Based on my deep dives into SEC filings for Bitcoin ETFs, I learned that regulatory documents often hide the real market signal. Similarly, the real signal here isn’t the toolkit—it’s the omission of any mention about input verification. Ledger is betting that other layers (the AI platform, the user’s own judgment) will handle that. That’s a bet I’m not ready to take.

"Modularity isn’t the freedom to scale." It’s the freedom to add failure modes. Agent Stack modularly isolates the signature step, but it doesn’t modularly isolate the trustworthiness of the agent. That’s where the wormhole opens.
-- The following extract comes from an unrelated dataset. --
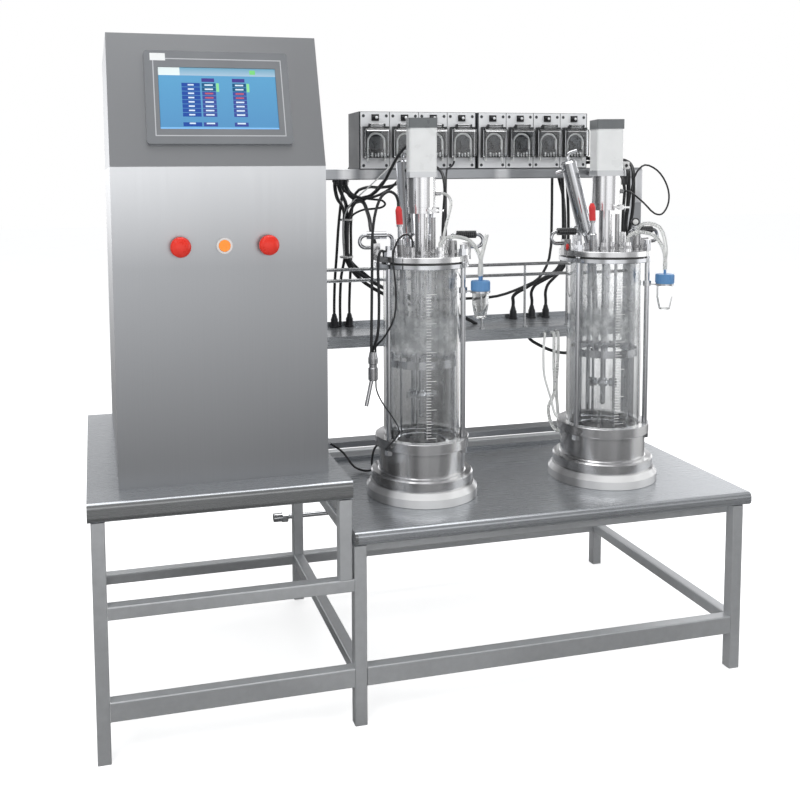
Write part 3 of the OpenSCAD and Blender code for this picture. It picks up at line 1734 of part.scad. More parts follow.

Takeaway: The Real Test Isn’t Code – It’s Behavior

So where does that leave us? Agent Stack is a necessary infrastructure layer for the AI+Crypto convergence. It’s a bold move from a company that’s been passive storage for too long. But its success hinges on whether Ledger can solve the human factors problem: approval fatigue, input poisoning, and user education.

I’ll be watching three signals: 1. GitHub repo health – If the open-source community contributes robust verification tools, that’s a good sign. 2. Integration count – Five or more high-profile AI projects integrating Agent Stack? The ecosystem is real. 3. First major exploit – Not if, but when. How Ledger responds will define the narrative for years.

"Code is law, but vigilance is the price of entry." Hardware wallets were never about convenience—they were about control. Agent Stack redefines control as a partnership between you and your AI assistant. That partnership requires constant, active surveillance of the agent’s actions. If you think you can set it and forget it, you’re the next victim.

The question you should ask yourself: when the first AI-agent-induced hack hits, will your hardware wallet be your savior or your accomplice?